JHB:       No, but what’s emerged when it came out in court with the actual sentencing, and a 16-year-old has eventually been sentenced to 3 years in a youth detention centre, not for murder, but for manslaughter, but it’s also emerged, categorically accepted in court by all sides that the gang, so-called gang involved, didn’t instigate this incident which led to the punch, but they, the defendant and his friends were provoked, and that this man, the man who sadly lost his life was very drunk and very aggressive with a bunch of his friends, and had actually started the fight, very taunting, very aggressive towards this bunch of young youths, and they had made, themselves, racist remarks to the youths and invited violence from the youngsters, and that was when the punching, the punch happened and then very sadly this Polish man died.  So, in no way was this a racist attack on a Polish immigrant because of anything to do with Brexit, it wasn’t a racist attack at all, on the contrary it was a youth who felt that he was under attack himself.
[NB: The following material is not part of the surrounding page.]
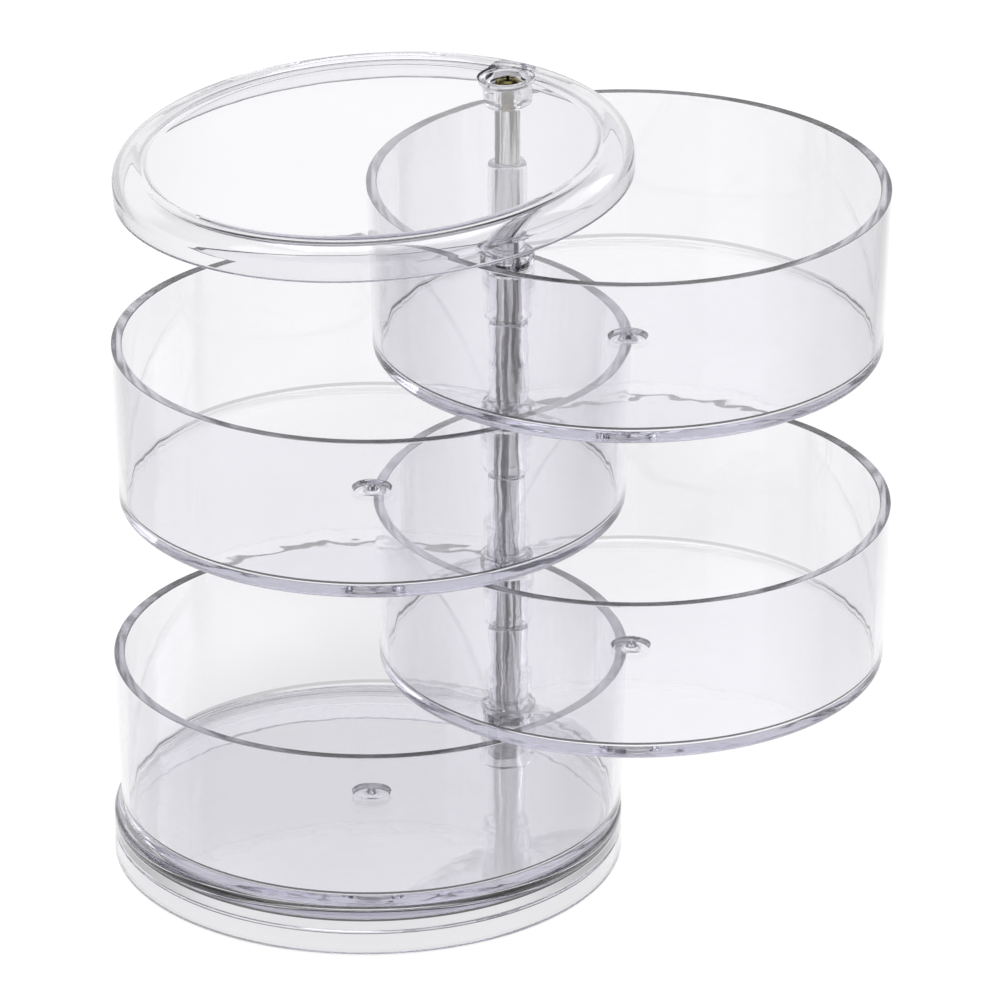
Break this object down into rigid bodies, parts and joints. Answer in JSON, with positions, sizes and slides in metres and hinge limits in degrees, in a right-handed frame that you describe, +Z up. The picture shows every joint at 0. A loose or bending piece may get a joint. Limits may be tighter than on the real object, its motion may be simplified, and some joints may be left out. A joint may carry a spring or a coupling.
{
  "type": "swivel tray tool caddy",
  "caption": "Tower of clear round trays with a lid, which swing out sideways on one upright metal rod, for sorting small tools, bits and parts.",
  "frame": {"origin": "middle of the outside box in plan, on the surface the base stands on, with the trays and lid swung out as stored", "axes": "+Z up along the rod; +X towards the trays swung right; -Y towards the front, away from the rod"},
  "size_m": [0.1815, 0.1238, 0.1814],
  "materials": {
    "clear_plastic": "polished",
    "rod_chrome": "polished",
    "screw_brass": "gloss",
    "zinc_steel": "satin"
  },
  "bodies": {
    "base_and_rod": {"base": "clear_plastic", "spindle_rod": "rod_chrome", "top_screw": "screw_brass", "bottom_washer": "zinc_steel", "bottom_nut": "zinc_steel"},
    "tray_4": {"tray_4": "clear_plastic", "tray_4_bush": "clear_plastic"},
    "tray_3": {"tray_3": "clear_plastic", "tray_3_bush": "clear_plastic"},
    "tray_2": {"tray_2": "clear_plastic", "tray_2_bush": "clear_plastic"},
    "tray_1": {"tray_1": "clear_plastic", "tray_1_bush": "clear_plastic"},
    "lid_washer": {"lid_washer": "zinc_steel"},
    "lid": {"lid": "clear_plastic", "lid_bush": "clear_plastic"}
  },
  "joints": [
    {"name": "tray_4_swivel", "type": "hinge", "parent": "base_and_rod", "child": "tray_4", "pos_m": [0.00196, 0.03973, 0.0117], "axis": [0, 0, 1], "continuous": true},
    {"name": "tray_3_swivel", "type": "hinge", "parent": "base_and_rod", "child": "tray_3", "pos_m": [0.00196, 0.03973, 0.051], "axis": [0, 0, 1], "continuous": true},
    {"name": "tray_2_swivel", "type": "hinge", "parent": "base_and_rod", "child": "tray_2", "pos_m": [0.00196, 0.03973, 0.0903], "axis": [0, 0, 1], "continuous": true},
    {"name": "tray_1_swivel", "type": "hinge", "parent": "base_and_rod", "child": "tray_1", "pos_m": [0.00196, 0.03973, 0.1296], "axis": [0, 0, 1], "continuous": true},
    {"name": "lid_tilt", "type": "hinge", "parent": "tray_1", "child": "lid_washer", "pos_m": [0.00196, 0.03973, 0.1745], "axis": [-0.1616, 0.9869, 0], "range_deg": [0, 3.5]},
    {"name": "lid_swivel", "type": "hinge", "parent": "lid_washer", "child": "lid", "pos_m": [0.00196, 0.03973, 0.1745], "axis": [-0.0602, -0.0099, 0.9981], "continuous": true}
  ]
}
DK:         Yes. That sums it up very neatly. And the point was that however you look at this, it was nothing to do with what the BBC actually reported. Now, as I say, the BBC has responsibilities as a public service organisation, special responsibilities to do with impartiality and getting balance in their reporting, and yet when the sentencing hearing happened on Friday and all these final facts emerged, that it was the polar opposite of what had been said, what did they do? They had, basically, one piece on their website which was on their Essex section, so it wasn’t even the national part of the website, and it didn’t mention their role in their reporting. This was surely a case where they should have done a full apology, they should have outlined that they’d got it wrong, that this was not anything to do with race hate. People are saying that what they did last August amounted to racial provocation by them and yet . . .

JHB:       But . . .

DK:         . . . and yet, they’ve just glossed it over as if they’ve done nothing . . .
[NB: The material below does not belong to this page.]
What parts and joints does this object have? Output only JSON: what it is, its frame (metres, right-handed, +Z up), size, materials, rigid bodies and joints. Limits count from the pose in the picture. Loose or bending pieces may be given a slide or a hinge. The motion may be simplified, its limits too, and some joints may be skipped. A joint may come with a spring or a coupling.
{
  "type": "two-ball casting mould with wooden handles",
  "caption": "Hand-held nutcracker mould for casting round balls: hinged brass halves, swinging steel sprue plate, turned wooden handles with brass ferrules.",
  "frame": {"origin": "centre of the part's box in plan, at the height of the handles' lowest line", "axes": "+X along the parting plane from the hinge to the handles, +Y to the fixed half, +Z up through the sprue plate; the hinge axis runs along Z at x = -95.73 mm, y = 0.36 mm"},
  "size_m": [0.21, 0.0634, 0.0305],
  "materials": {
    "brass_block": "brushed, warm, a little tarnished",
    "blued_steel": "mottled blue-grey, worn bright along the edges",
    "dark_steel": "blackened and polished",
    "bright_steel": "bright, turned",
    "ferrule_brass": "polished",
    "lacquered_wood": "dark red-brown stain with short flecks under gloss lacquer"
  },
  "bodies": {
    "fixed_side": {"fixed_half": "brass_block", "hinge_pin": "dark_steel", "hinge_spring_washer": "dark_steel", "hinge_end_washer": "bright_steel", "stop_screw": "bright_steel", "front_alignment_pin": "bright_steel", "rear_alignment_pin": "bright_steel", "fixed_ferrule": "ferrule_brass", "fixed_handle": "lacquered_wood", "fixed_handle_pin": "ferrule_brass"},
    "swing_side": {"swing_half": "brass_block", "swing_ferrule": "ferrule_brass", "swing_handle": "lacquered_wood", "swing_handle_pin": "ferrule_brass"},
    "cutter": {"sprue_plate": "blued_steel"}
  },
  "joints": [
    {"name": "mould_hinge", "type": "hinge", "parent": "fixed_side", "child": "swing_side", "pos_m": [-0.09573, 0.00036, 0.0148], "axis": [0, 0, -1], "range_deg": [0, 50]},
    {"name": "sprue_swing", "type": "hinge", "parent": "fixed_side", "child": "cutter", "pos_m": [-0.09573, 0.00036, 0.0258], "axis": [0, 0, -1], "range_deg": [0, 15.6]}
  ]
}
JHB:       (speaking over) But this is the interesting thing, the attempts to get newspapers to make sure that they give correct reporting and that they correct mistakes and they apologise when they get things wrong would require a newspaper that’s signed up to that plan, post-Leveson, for them to give exactly the same prominence to that story, to do the correction, not a small, little ‘news in brief’ on page 16, it would have to be a full page apology, effectively, in a newspaper, on the front page, probably, equivalent. And I remember, certainly, how prominent that story was and its been brought up in debate after debate in the last year, when people say, ‘Well, yes, but, you know, all those racists who voted Leave and how they all started being more racist because of the Brexit vote, and isn’t it your fault?’ – I mean, I personally have had tweets from people saying that I’m partly responsible for Joe Cox being murdered.  I know Nigel Farage has had those, because I’ve spoken to him about it.  Now he has actually asked for an apology on this himself, hasn’t he?
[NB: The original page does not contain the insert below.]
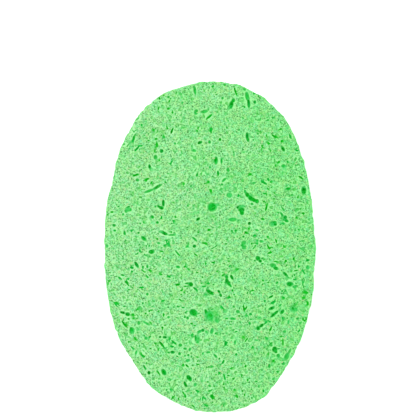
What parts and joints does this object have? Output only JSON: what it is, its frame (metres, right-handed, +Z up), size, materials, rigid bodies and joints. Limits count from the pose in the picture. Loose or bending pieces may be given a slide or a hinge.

DK:         Indeed, yes, he . . . on his show on your rival station – perhaps not rival, your . . .

JHB:       (speaking over) We don’t know who they are!

DK:         Yes, he actually said he wants an apology from the Director General of the BBC, Tony Hall. And it will be very interesting to see now how the BBC reacts, because of course, they so often just brush off complaints, they pretend that they have done balanced reporting when they haven’t, there’s loads of evidence of that on the News-watch website. And, it’s just an endemic, systemic problem in the BBC. They are incapable of admitting their own errors, and the bias seems so deeply entrenched now in their Brexit coverage.

JHB:       Well, I mean, there’s been lots of complaints about this recently, haven’t there, and there’ve been, you know, formal complaints from the Conservatives, because we know during election periods, during referendum periods, I mean, there are strict laws. I don’t work for the BBC, I’m allowed to give my own opinion but not during election campaign periods, I mean, I quite, absolutely . . . as much as it’s tying my hands behind my back, I completely agree with it as someone who believes in democracy, that we shouldn’t be having bias, but I mean, it is something . . . and I say as someone who loves the BBC and does a lot of work for the BBC as well, freelance, that I am stunned on a daily basis by their reporting on this issue. But then, is it that ‘I would say that wouldn’t I, because I’m a Brexiteer, and you would say that, wouldn’t you, because you’re a Brexiteer, and Nigel Farage would say that, wouldn’t he, because you’re a Brexiteer’ – isn’t it the case that everyone sees bias against their own personal viewpoint?

DK:         Of course that’s true to an extent, but again, if you go to our News-watch website, the way we measure bias is not just on an impressionistic basis, we look at coverage over a long-term period, we do it properly and academically. And basically, what we’ve looked at is, for example, the Today programme’s Business News coverage after Brexit, and . . . for the six months after Brexit, every single edition, and transcribed every single word that was said, and the amount of . . . the number of people who have appeared on the programme who were pro-Brexit was minuscule, the numbers are so small as to be vanishing. They just are not taking into account properly pro-Brexit opinion.

JHB:       Well, we shall see, David Keighley, thank you for talking to us, managing director of the media monitoring company News-watch, he’s a former BBC producer himself. I wanted to highlight that because, you know, I was as horrified as everyone else, I think, at the thought that there could be an increase in violence and certainly racist violence, violence against EU migrants, that wasn’t . . . that wasn’t what the Brexit campaign was about, that’s got nothing to do with Brexit, nothing whatsoever, and I really object to any racist hijacking [of] a cause for democracy, to carry out such crimes.  It would appear that they just haven’t been those crimes, and claims that there have are just totally unfair. I absolutely, if I was the Director General of the BBC, Tony Hall, I would issue that apology, because I think, you know, you’ve got to admit when you get it wrong, and we don’t always get it right.